How do I enjoy my first contest? (Or your second or third)


So now you want to try out your skills at a contest. Good! But just remember, competition is supposed to be FUN. If you’re not having fun, then something's wrong. A competitive spirit is good, but don't let it get out of hand. Think of a contest as the proficiency test to what you have been practicing and a way to compare yourself to others at your level.


Did you get a good night's rest? Did you take the time to inspect all of your gear, plane, transmitter, batteries? Have you practiced in the last few days? Did you remember your AMA license? Did you use a Check List when you packed up the car for the trip to this contest? You can remove Fun Spoiling Tensions by spending a little time in preparation before the contest. The first thing you should do when you arrive at the contest site is to register with the Contest Director (CD). Let the CD know this is your first contest and ask about any local rules for example over fly, engine start up or if you can take a warm up flight. The CD is probably in the middle of a hundred things and probably will find someone to help you get oriented.


If the CD allows a practice flight, and if there is room on the line, then go ahead and take a short flight. Leave some time for others. Actually, it's too late to squeeze in a day of practice. You should have done that before. The purpose of the short flight is to relieve "Contest Jitters" and get oriented to a new flying site. Pay attention to the box ends and center lines and get settled into the landing approach.

If you have a friend at the contest, then you probably have agreed to "Call" for each other. If not, look around and make a friend, someone who can help you and call for you. He may need a helper too, so agree on a procedure that both of you find helpful. Talk about how each of you like your planes handled, where to set the plane down on the runway, where to stand when calling, and give him a "Calling" sheet or card for your sequence so he can use it when he calls for you. Print extra call sheets before you go because some will undoubtedly be lost during the event. When the CD calls for a pilots meeting, drop everything and get right to that meeting. Don't stand around talking to others and ignore him, or make him beg you to gather with the rest. Be quiet when he is talking as some of the things he's going to say are important for your success. 

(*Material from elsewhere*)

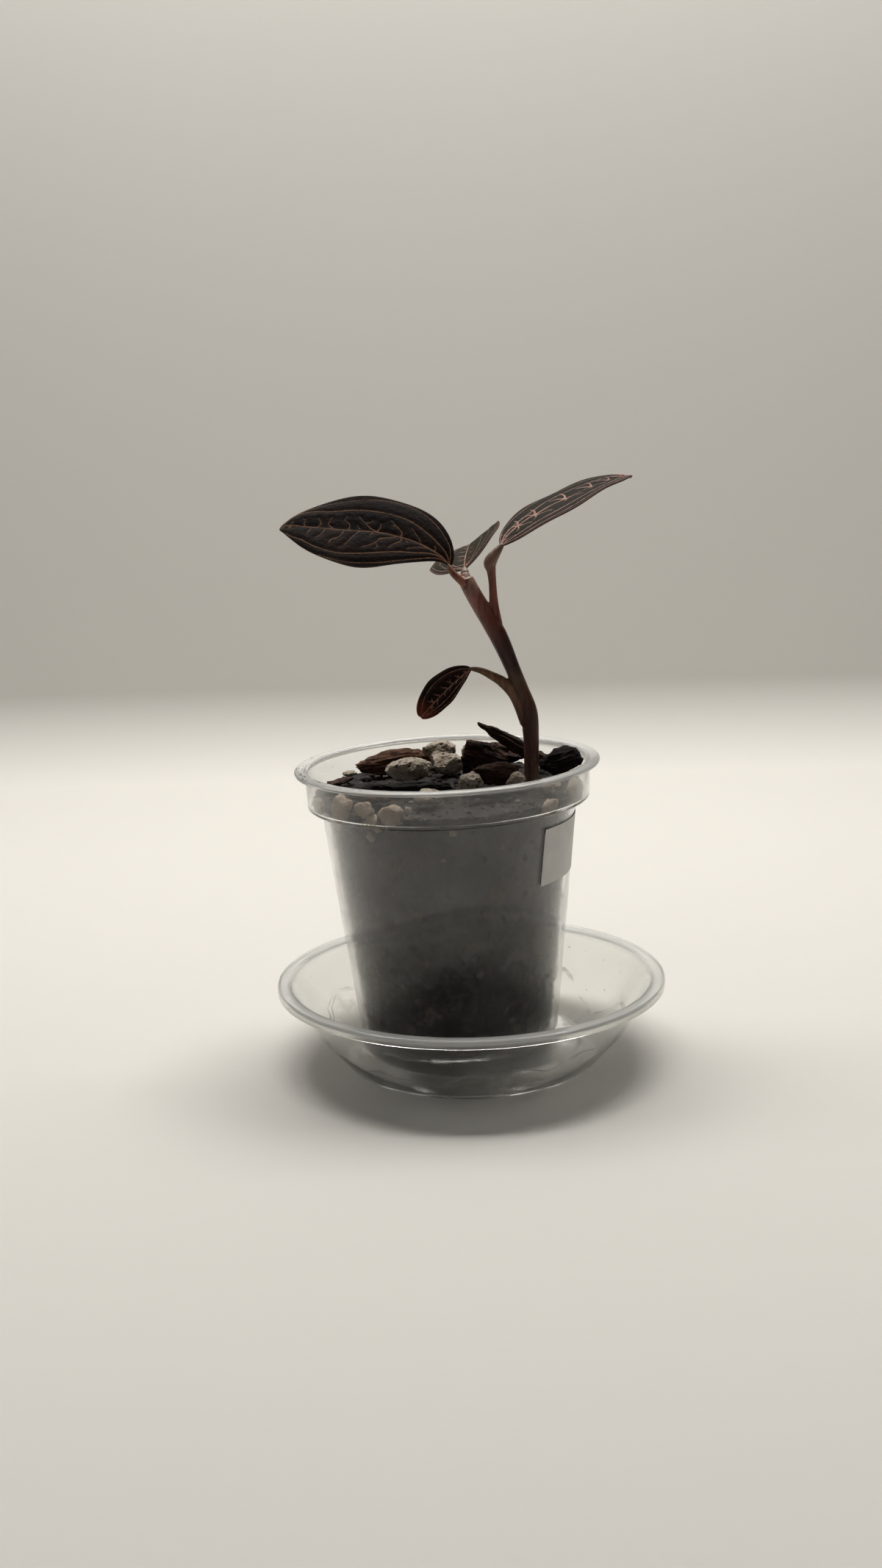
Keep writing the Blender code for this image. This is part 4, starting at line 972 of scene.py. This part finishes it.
# Crumbs: fines of bark and grit between the chips, round the stem's foot, and a
# few specks on the lip, where the pot was filled.
CRUMBS, FOOT_CRUMBS, LIP_SPECKS = 430, 60, 46
STEM_FOOT, CRUMB_REACH = (24.8, -1.5), 39.2
ABOVE, MIX_RIM = 100, 70
draw = random.Random(12)
seats = []
for i in range(CRUMBS):
    angle = draw.uniform(0, math.tau)
    if i < FOOT_CRUMBS:
        reach = draw.uniform(2.2, 5.5)
        x, y = STEM_FOOT[0] + reach * math.cos(angle), STEM_FOOT[1] + reach * math.sin(angle)
    else:
        reach = CRUMB_REACH * math.sqrt(draw.random())
        x, y = reach * math.cos(angle), reach * math.sin(angle)
    start = POT_SEAT @ (Vector((x, y, ABOVE)) * MM)
    hit, place = mix.ray_cast(start, Vector((0, 0, -1)))[:2]
    place = POT_SEAT.inverted() @ place / MM
    if hit and place.z > MIX_RIM:
        seats.append(place)
lumps = []
for i, seat in enumerate(seats):
    size = draw.uniform(0.4, 1.4)
    shape = (size * draw.uniform(1.0, 2.4), size, size * draw.uniform(0.5, 0.9))
    lump = stone(f"crumb_{i}", 1, shape, i, 0.6)
    lump.data.transform(Matrix.Rotation(draw.uniform(0, math.tau), 4, "Z"))
    lump.data.transform(Matrix.Translation((seat.x, seat.y, seat.z + 0.2 * size)))
    lumps.append(lump)
for i in range(LIP_SPECKS):
    angle = math.radians(draw.gauss(-168, 20))
    reach, size = draw.uniform(41.8, 44.4), draw.uniform(0.15, 0.5)
    lump = stone(f"speck_{i}", 1, (size * draw.uniform(1, 2), size, 0.5 * size), i, 0.6)
    lump.data.transform(Matrix.Translation((reach * math.cos(angle), reach * math.sin(angle), LIP_TOP)))
    lumps.append(lump)
for i, lump in enumerate(lumps):
    kept = lump.data.attributes.new("tone", "FLOAT", "POINT")
    kept.data.foreach_set("value", [draw.random()] * len(lump.data.vertices))
crumbs = joined("crumbs", lumps)
crumbs.data.transform(POT_SEAT @ Matrix.Scale(MM, 4))
fines = material("crumbs", (0.03, 0.02, 0.015), 0.85, Specular_IOR_Level=0.3)
tone = add(fines, "Attribute", attribute_name="tone", out=2)
tint = blend(fines, stretch(fines, tone, 0.0, 0.8), (0.008, 0.005, 0.004), (0.075, 0.036, 0.022))
tint = blend(fines, stretch(fines, tone, 0.88, 0.92), tint, (0.32, 0.27, 0.21))
mottle = speckle(fines, own_place(fines), 1800.0, 0.4, 0.7)
feed(fines, "Base Color", blend(fines, stretch(fines, mottle, 0, 1, 0, 0.6), tint, (0.006, 0.004, 0.003)))
relief(fines, mottle, 0.1)
crumbs.data.materials.append(fines)
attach(crumbs, "root")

Make sure you know when your class is going to fly and make sure to have all of your equipment ready and on the starting line. When you are given the signal, you have 3 minutes to get in the air. In the meanwhile, watch the guys that are flying before you. See what mistakes they are making and teach yourself from these observations. Watch which way the wind is coming from and see what the other fellows are doing to correct for it. Watch their distance and pace and observe how they are flying similarly to you and what is different. Lots of good things to learn so make the most of it. One day at a contest is better than weeks of making the same mistakes on your own.

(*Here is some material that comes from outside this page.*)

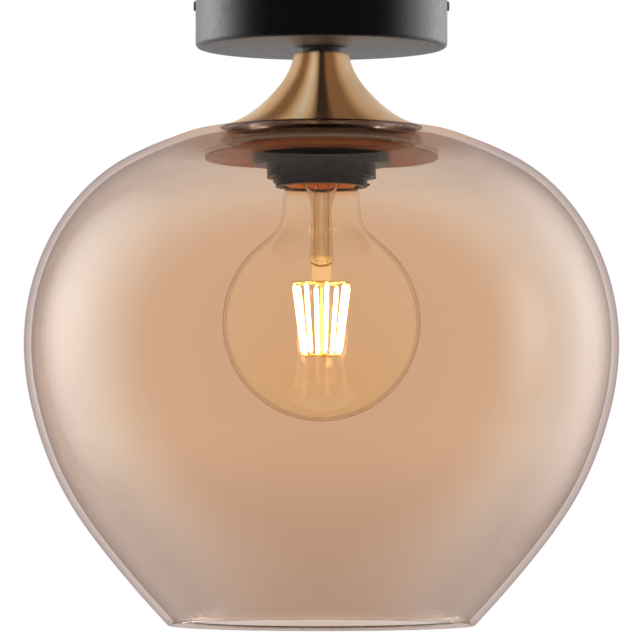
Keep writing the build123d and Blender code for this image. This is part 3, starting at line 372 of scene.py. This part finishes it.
# %% Gloss towards the outline, and dressing a solid
def gloss_at_outline(finish, face, outline, start=0.45, full=0.85):
    """Strength of the clear reflection: face where seen square on, outline at a glancing view."""
    nodes, links = finish.node_tree.nodes, finish.node_tree.links
    facing = nodes.new("ShaderNodeLayerWeight")
    facing.inputs["Blend"].default_value = 0.5
    rise = nodes.new("ShaderNodeMapRange")
    rise.interpolation_type = "SMOOTHSTEP"
    rise.inputs["From Min"].default_value = start
    rise.inputs["From Max"].default_value = full
    rise.inputs["To Min"].default_value = face
    rise.inputs["To Max"].default_value = outline
    links.new(facing.outputs["Facing"], rise.inputs["Value"])
    links.new(rise.outputs["Result"], nodes["Principled BSDF"].inputs["Specular IOR Level"])


def dress(finish, *names):
    """Puts the finish in the material slots of the named solids."""
    for name in names:
        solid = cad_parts[name]
        if not solid.data.materials:
            solid.data.materials.append(None)
        for slot in solid.material_slots:
            slot.material = finish
    print(finish.name, "on", len(names), "solids")


# %% [markdown]
# The canopy is powder coated: nearly black, softly matte, with a very fine orange peel. Plain black would
# do from afar, but the peel is what tells powder from paint. The collar and the side screws are
# blackened too, a little smoother.

# %% Black coats
powder_coat = start_finish("black_powder_coat", (0.003, 0.0025, 0.003), 0.5)
peel = add_grain(powder_coat, 900.0, detail=3.0)
vary_colour(powder_coat, peel, [(GRAIN_LOW, (0.0022, 0.0018, 0.002)), (GRAIN_HIGH, (0.004, 0.0034, 0.0036))])
gloss_at_outline(powder_coat, face=0.015, outline=1.0, start=0.08, full=0.7)
vary_roughness(powder_coat, peel, 0.42, 0.56)
add_bump(powder_coat, peel, 0.05 * MM)
dress(powder_coat, "canopy")

blackened_steel = start_finish("blackened_steel", (0.012, 0.012, 0.013), 0.38, 0.6)
scuff = add_grain(blackened_steel, 1400.0)
vary_roughness(blackened_steel, scuff, 0.3, 0.5)
add_bump(blackened_steel, scuff, 0.02 * MM)
dress(blackened_steel, "collar", "side_screws", "holder_lock_screw")

# %% [markdown]
# The trumpet is copper-gold, brushed on the lathe. Such metal shows bright and brown bands of reflection that
# run down its length. An anisotropic shader makes them from the lamps, but loses them in a plain white studio.
# So they are painted into the colour as painted reflections, laid out by the angle round the axis, and
# they look the same from every side. A fine noise that changes mostly with that angle, and little with height,
# draws the lines of the brush.


# %% Helpers for turned metal
def add_turned_grain(finish, scale, along, detail=3.0):
    """Noise that changes round the light's axis, and only slowly (along) with height."""
    nodes, links = finish.node_tree.nodes, finish.node_tree.links
    place = nodes.new("ShaderNodeTexCoord")
    flat = nodes.new("ShaderNodeVectorMath")
    flat.operation = "MULTIPLY"
    flat.inputs[1].default_value = (1.0, 1.0, 0.0)
    ring = nodes.new("ShaderNodeVectorMath")
    ring.operation = "NORMALIZE"
    height = nodes.new("ShaderNodeVectorMath")
    height.operation = "MULTIPLY"
    height.inputs[1].default_value = (0.0, 0.0, along)
    together = nodes.new("ShaderNodeVectorMath")
    together.operation = "ADD"
    noise = nodes.new("ShaderNodeTexNoise")
    noise.inputs["Scale"].default_value = scale
    noise.inputs["Detail"].default_value = detail
    links.new(place.outputs["Object"], flat.inputs[0])
    links.new(flat.outputs[0], ring.inputs[0])
    links.new(place.outputs["Object"], height.inputs[0])
    links.new(ring.outputs[0], together.inputs[0])
    links.new(height.outputs[0], together.inputs[1])
    links.new(together.outputs[0], noise.inputs["Vector"])
    return noise.outputs["Fac"]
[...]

Now when your turn comes, ready your plane and help your helper/ caller pick it up and then walk (don't run) to the pilots box. Introduce yourself to the judges and get settled in the pilot’s station. Before your helper sets the plane down on the runway, do a surface check and gun the engine briefly to clear the carb, then motion with your head that he can set it down. When the plane is on the runway, announce to the judges that you are going to start your take off. Smoothly accelerate down the runway so that your plane breaks ground right in front of the judges. Lift off at a 10 to 15 deg. angle and maintain the heading until you clear 6 feet. Announce to the judges that the take-off is complete. Now for the next 5 or 7 minutes, it's up to you. Concentrate! Concentrate! Concentrate! Ignore all the commotion behind you. FLY the plane. CONTROL the plane. There you stand, back to the judges, naked and exposed before the watching world. Try to relax and fly the best flight you can. When you make a mistake (notice I said "when", not "if") ignore it and continue on to the next maneuver. Don't rush; just keep a rhythm going, one maneuver, then the next. When you finish the last maneuver, let out your breath, relax and announce to the judges that you'll be landing. Now, don't blow it. Make a nice smooth approach and let the plane settle down right in front of the judges, and roll out to a stop. Your helper/ caller will go pick up your plane. Thank the judges for their fine work and let them know how much you appreciate them. (it doesn't hurt to polish the apple). 

Now go check your plane, fuel up, check the batteries, check the switches, etc.; then collapse in a bundle of adrenalin filled nerves, open a can of Pepsi and relax. Congratulate yourself on making it through your first flight at your first contest. It was fun, wasn't it? WELCOME to the World of PATTERN competition!